Realizing, at this point, that I was indeed alone, I decided to step forward to plead my case to whomever would listen.
Suddenly, out of nowhere, a non-conspicuous, ordinary-looking young man, in a dark tailored suit, stepped forward. At this moment, from what I could tell, he appeared to be in charge.
Finding the courage to speak, I asked the young man why we were there; and, more importantly, where were we all going.
To my surprise, my question was answered with a subsequent question proposed by the young man.
“Where do you want to go,” was his reply, as though the choice was up to me.
With a sudden feeling of melancholy in my heart, it took but a second for me to reply, “I want to go home!”
Except for a few stragglers, who had other ideas in mind, my request quickly resulted in an almost unanimous chorus that resounded throughout the hall. “I want to go home as well” was the corresponding reply.
As a result of the request, things began to precipitously occur.
First off, the man in charged asked where the descender wanted to go. Apparently, these few people were still of an adventurous nature; for I heard one of them say that he wanted to go someplace north, Canada he proposed; while another individual said he wanted to specifically go to New Brunswick.
I soon discovered that the instant a person made a choice, they disappeared from the room and, therefore, from my dream.
Within a matter of seconds, everyone was gone. I now stood alone, off to the side, near a long white hallway. My street clothes had somehow turned into a beautiful white wedding gown.
As I looked down upon my gown to touch it, to make sure it was real, I remember thinking that although it was beautiful, it was not the same wedding dress that I had been married in so many years before.
Without warning , a handsome new guide now stood before me. He asked me if I had a groom to go with my gown?
Intuitively I felt a presence, so I turned to my left. As I looked down the long-white corridor, I saw a man approaching me. Instinctively, I presumed that it was my husband who would be taking me on my final journey home; and, finally I felt at ease.
Instantly, I am outside in a garden, where it was raining.

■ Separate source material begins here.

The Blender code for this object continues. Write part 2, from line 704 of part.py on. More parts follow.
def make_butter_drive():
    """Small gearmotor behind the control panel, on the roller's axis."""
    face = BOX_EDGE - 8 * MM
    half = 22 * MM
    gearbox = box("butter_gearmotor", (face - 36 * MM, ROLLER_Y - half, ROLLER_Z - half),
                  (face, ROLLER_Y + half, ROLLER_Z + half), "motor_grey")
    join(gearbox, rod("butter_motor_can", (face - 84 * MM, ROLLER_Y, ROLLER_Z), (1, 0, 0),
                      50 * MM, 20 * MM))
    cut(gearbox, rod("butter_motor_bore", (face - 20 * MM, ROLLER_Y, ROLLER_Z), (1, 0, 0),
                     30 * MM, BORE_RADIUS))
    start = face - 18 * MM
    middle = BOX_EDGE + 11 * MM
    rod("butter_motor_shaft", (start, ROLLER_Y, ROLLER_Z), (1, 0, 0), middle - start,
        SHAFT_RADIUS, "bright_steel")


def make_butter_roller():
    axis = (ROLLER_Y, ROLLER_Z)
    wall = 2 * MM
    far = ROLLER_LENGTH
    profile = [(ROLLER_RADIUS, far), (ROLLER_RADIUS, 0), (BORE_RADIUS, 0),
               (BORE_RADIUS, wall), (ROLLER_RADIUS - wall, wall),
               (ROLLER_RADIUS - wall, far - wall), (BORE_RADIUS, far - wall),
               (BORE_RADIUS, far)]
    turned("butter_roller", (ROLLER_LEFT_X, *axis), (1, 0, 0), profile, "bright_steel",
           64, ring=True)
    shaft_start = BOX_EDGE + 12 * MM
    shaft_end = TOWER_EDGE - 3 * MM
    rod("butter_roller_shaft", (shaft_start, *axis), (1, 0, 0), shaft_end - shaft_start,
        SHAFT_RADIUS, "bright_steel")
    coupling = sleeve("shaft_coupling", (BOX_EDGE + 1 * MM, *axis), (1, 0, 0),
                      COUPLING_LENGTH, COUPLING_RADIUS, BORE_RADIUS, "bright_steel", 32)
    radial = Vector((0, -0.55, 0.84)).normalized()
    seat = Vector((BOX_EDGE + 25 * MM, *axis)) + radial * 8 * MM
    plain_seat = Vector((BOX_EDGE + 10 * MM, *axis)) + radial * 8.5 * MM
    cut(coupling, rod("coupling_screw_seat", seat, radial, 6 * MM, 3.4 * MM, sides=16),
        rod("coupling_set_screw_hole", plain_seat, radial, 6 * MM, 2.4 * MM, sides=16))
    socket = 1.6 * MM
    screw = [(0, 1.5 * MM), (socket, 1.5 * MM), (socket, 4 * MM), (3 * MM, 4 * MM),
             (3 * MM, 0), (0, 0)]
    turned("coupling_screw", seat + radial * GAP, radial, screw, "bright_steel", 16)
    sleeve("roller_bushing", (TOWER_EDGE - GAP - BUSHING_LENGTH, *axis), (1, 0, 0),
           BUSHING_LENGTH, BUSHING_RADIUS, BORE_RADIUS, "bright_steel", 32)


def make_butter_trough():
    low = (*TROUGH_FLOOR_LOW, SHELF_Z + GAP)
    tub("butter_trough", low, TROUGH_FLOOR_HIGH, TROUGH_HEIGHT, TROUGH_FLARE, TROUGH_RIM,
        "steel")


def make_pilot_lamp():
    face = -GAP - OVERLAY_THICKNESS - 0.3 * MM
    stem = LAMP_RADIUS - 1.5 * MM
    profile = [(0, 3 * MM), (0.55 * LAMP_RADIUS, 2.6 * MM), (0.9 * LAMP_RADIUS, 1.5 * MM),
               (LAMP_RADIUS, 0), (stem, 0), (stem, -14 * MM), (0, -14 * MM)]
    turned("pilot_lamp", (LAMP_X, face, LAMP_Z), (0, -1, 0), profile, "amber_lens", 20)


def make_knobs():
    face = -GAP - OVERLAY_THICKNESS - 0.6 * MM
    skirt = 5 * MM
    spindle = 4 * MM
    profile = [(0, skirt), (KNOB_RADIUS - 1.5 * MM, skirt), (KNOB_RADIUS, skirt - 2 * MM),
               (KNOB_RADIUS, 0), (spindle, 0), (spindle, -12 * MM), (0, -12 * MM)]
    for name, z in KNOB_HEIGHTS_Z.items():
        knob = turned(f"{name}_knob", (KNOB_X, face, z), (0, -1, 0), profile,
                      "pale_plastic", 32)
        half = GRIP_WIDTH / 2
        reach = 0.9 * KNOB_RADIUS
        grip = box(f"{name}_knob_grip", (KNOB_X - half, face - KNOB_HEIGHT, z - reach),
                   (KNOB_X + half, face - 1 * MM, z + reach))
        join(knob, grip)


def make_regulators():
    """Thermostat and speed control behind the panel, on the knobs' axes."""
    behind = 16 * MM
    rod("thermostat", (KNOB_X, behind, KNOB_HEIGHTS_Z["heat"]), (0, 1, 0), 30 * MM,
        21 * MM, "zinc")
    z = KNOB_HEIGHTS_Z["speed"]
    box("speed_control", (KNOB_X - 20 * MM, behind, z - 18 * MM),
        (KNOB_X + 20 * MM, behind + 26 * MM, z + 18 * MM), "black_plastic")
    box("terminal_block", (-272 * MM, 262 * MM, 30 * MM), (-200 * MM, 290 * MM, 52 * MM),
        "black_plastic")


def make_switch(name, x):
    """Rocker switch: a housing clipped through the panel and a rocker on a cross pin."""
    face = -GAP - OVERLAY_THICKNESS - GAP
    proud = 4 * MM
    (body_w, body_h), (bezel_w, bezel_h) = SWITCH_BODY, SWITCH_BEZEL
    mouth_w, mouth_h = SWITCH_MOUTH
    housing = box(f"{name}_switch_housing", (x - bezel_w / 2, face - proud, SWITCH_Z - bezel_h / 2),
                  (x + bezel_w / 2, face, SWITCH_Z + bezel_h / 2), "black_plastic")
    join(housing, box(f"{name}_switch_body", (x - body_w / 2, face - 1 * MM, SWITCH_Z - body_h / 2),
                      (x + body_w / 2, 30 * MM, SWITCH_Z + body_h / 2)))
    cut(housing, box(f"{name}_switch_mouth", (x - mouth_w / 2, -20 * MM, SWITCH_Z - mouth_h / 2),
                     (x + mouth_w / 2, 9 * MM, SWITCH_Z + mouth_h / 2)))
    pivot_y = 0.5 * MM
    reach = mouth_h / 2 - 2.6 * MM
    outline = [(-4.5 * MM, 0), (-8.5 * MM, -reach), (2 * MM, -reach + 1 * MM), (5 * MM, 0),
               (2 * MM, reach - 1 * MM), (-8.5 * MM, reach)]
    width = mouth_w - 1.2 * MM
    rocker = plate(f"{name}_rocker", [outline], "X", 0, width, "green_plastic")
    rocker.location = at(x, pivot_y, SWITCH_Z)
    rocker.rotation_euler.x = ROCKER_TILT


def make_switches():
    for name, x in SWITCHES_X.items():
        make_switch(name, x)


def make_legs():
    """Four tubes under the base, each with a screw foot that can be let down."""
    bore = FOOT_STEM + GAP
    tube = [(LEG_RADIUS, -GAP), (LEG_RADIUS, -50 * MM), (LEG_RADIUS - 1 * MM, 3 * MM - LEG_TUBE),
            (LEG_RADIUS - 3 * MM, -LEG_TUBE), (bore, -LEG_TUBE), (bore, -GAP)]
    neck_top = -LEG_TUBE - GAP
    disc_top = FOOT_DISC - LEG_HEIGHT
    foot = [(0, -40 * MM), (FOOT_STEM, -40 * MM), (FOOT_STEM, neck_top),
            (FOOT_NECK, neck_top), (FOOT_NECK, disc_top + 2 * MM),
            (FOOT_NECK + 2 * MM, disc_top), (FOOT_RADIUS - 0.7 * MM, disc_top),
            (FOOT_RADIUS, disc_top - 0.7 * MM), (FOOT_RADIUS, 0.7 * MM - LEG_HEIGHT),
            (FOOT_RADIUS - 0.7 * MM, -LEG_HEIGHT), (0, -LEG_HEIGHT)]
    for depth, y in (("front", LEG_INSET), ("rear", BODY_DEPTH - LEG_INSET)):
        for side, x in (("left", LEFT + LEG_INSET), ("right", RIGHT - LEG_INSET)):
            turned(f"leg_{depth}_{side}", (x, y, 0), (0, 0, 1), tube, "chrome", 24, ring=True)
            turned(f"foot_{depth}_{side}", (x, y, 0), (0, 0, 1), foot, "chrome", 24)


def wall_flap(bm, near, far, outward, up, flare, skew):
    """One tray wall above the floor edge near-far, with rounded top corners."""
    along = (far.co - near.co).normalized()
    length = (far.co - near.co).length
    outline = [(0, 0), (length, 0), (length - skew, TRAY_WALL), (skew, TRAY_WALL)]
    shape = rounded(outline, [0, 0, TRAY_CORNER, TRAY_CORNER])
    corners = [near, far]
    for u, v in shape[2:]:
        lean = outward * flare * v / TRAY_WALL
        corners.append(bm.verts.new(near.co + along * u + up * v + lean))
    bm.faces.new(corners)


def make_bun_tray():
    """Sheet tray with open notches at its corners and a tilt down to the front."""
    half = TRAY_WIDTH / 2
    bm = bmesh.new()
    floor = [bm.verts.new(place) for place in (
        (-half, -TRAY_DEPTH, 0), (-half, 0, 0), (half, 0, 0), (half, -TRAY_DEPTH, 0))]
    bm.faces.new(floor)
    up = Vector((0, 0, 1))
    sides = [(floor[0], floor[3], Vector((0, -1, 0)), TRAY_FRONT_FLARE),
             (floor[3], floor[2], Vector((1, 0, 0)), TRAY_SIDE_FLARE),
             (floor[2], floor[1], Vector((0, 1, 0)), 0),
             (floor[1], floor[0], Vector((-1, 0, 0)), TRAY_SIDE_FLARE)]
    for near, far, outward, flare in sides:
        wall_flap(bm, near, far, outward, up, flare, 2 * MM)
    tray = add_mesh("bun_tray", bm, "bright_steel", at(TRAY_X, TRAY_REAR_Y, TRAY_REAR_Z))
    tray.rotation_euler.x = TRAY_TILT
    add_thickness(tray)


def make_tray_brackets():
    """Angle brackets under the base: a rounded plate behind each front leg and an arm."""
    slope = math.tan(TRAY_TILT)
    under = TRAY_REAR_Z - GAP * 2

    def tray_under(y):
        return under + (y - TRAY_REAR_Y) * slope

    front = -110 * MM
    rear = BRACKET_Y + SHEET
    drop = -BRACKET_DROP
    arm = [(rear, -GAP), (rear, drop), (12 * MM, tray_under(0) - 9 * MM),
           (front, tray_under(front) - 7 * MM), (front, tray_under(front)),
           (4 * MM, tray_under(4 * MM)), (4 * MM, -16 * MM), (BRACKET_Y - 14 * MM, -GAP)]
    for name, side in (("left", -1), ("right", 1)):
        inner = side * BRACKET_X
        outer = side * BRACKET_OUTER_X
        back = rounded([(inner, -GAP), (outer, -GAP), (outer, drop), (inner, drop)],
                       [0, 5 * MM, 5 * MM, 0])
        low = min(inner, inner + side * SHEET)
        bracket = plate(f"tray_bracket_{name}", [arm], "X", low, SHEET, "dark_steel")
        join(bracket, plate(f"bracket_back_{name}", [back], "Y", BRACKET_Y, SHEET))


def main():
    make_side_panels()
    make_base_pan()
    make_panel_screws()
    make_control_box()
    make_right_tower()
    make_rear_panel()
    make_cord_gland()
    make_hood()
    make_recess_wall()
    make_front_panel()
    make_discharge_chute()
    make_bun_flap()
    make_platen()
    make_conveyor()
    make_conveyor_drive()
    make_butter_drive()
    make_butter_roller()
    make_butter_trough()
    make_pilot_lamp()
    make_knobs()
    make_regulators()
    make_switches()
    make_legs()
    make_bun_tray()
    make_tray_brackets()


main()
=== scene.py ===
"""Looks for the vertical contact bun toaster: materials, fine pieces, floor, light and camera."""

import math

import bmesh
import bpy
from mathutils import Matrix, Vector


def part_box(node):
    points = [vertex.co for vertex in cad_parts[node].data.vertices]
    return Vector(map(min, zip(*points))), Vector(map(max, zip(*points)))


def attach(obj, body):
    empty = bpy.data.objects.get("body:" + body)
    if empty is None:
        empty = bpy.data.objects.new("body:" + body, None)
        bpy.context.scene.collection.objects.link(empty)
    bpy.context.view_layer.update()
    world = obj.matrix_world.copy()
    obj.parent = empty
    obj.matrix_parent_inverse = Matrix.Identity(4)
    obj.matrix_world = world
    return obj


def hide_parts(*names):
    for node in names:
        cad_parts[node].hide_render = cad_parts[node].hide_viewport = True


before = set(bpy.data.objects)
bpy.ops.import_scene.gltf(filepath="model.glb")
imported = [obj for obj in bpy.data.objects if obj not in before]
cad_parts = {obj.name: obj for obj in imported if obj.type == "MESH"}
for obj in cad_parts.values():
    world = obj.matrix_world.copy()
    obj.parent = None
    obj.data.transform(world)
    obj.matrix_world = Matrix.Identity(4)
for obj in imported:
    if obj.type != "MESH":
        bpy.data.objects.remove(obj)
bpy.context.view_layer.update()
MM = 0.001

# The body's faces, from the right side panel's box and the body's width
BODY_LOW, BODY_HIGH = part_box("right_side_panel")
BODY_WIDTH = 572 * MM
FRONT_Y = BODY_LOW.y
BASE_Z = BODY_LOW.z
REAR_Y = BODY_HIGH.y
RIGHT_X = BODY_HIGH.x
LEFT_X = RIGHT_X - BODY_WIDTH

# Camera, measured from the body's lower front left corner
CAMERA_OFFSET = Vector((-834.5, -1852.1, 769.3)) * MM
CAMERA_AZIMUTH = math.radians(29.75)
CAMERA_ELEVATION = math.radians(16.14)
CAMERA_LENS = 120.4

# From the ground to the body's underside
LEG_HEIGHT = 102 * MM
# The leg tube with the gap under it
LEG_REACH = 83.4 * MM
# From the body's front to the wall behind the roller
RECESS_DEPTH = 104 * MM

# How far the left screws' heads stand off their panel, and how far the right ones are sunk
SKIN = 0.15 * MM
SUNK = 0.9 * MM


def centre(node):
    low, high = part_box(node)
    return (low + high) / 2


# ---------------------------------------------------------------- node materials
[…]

As I walk along, there are puddles in my path; so, I lift up the hem of my gown to keep it dry.
Then, to my surprise, I realize that although I can see the rain falling around me, I do not get wet.
Finally, I see a brilliant sunlight that lay ahead; and, with a heart full of bliss, I confidently walk forward through the garden path.
It became obvious to me, as I unraveled my dream, that I must have been visualizing a review about what I might expect to happen upon my death.
Conceivably, the people in the room, although strangers to me, were souls who might have passed on, at the same time as me.
Apparently Grand Central Station was a holding location where each person was to stay until their final destinations was determined, because It appeared to me that the souls who wanted to go home disappeared from my dream the instant a decision was made.
I can only presume that those souls who preferred to live on, in a life-form type of existence, might possibly be reincarnated in accordance with their beliefs.
Plausibly, the raindrops symbolized tears of grief for my demise. Yet, I stay dry, embraced by anticipation that what lay ahead of me is so much greater than what I had left behind.
Finally, the fact that I end up wearing a wedding gown represents a new beginning for me. Although I believe that it was my husband who had come for me, others have offered the interpretation that the Bridegroom had come instead.
“The Bride of Christ Awaits the Promised Reunion“
“Scripture also promises a final reunion between Jesus Christ and His bride, the church. When Christ returns in the prophesied Second Coming, He will celebrate with His bride in a wedding ceremony where the two will be united forever.”
“Let us rejoice and be glad and give him glory! For the wedding of the Lamb has come, and his bride has made herself ready. Fine linen, bright and clean, was given her to wear” (Revelation 19:7-8).
“Until then, members of the church are encouraged to be faithful and be ready, waiting with anticipation for the glorious day in which they will be united with Jesus Christ and live in harmony with Him as His beloved bride (Matthew 25:1-13; Revelation 21:1-2).”
I have heard it said that we need to concentrate on our future with optimism if we want a positive outcome. This is so much easier said than done, especially with all of the negativity facing mankind day in and day out.
When all is said and done, maybe it is time for us to set aside some time, from of our busy schedules, to start preparing not only for our tomorrows on earth, but for an everlasting life that all will face one day.